TUESDAY, Nov. 6 (HealthDay News) -- Updated two-year results from a small trial using cardiac stem cells to repair damaged hearts suggest the treatment's healing effect persists.
Patients with heart failure caused by prior heart attacks who got the treatment continue to see reductions in cardiac scar tissue, improvements in the heart's pumping ability and even a boost in their quality of life, researchers said.
These improvements seem to be continuing as time goes on, suggesting that stem cell therapy's healing power hasn't diminished.
"Now we need to perform larger and randomized, blinded studies ... to confirm this data," said study lead author Dr. Roberto Bolli, director of the Institute of Molecular Cardiology at the University of Louisville.
His team presented its results Tuesday at the American Heart Association's annual meeting, in Los Angeles.
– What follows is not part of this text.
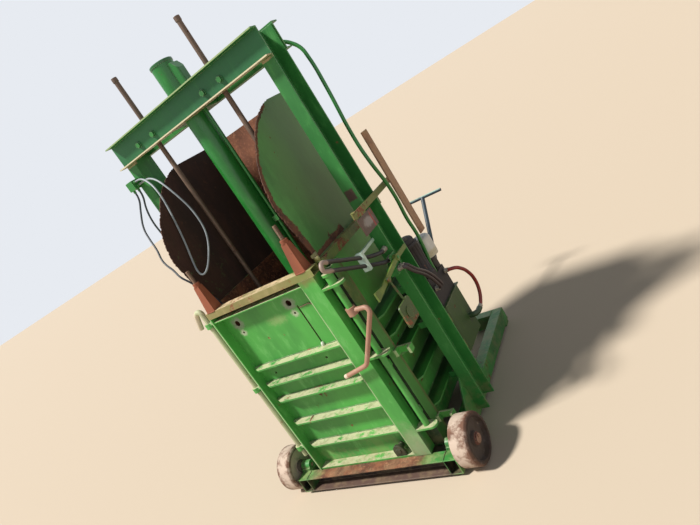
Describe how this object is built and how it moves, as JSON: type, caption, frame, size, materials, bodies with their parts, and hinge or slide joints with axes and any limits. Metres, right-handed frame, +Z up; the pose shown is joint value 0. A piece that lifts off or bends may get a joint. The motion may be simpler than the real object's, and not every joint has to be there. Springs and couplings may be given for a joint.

According to the AHA, more than 6 million Americans suffer from heart failure, a gradual weakening of the heart often caused by damage from a prior heart attack. Despite its prevalence and lethality, virtually no advance has been made over the past few decades in doctors' ability to treat or reverse heart failure.
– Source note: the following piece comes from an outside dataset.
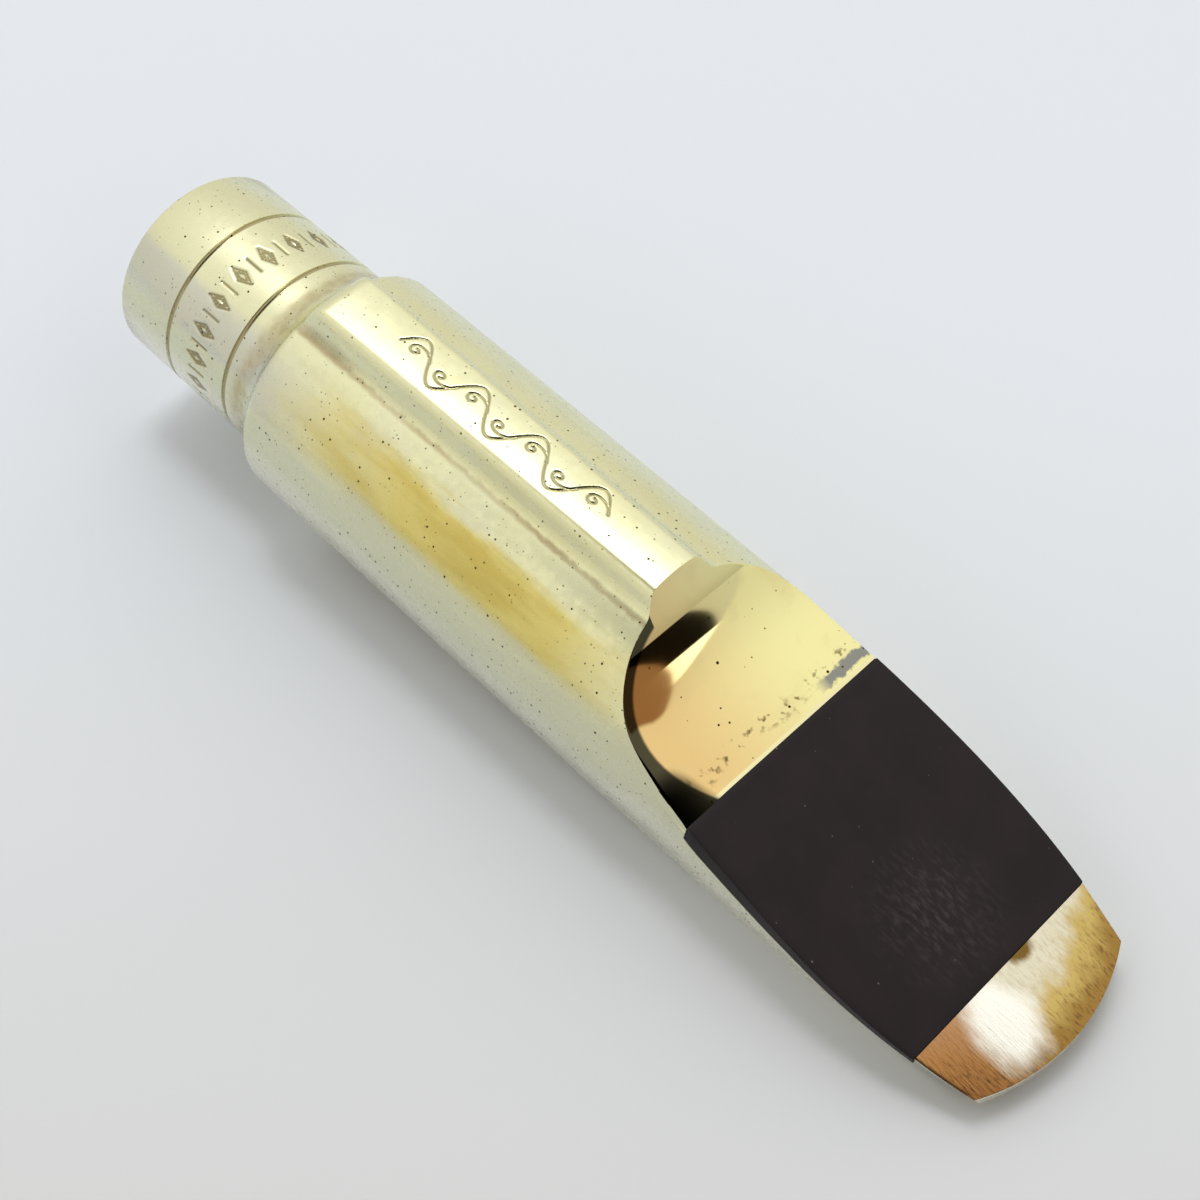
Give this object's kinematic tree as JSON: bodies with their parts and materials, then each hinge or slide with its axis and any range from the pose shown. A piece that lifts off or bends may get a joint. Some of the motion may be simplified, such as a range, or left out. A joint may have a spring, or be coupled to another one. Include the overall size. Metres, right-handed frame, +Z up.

That's why the advent of stem cell therapy has encouraged researchers. Stem cells have the ability to turn into myriad living cells, and the hope is that once infused into the heart they can help repair it.
This trial is the first human trial to test this theory using the patient's own cardiac stem cells. The cells used in the trial were harvested from 33 heart failure patients who were undergoing bypass surgery. The cells were then coaxed to multiply into the millions in the lab and then transplanted back into 20 of the patients. The remaining 13 patients did not receive a stem cell infusion and are the "control" group for comparison purposes.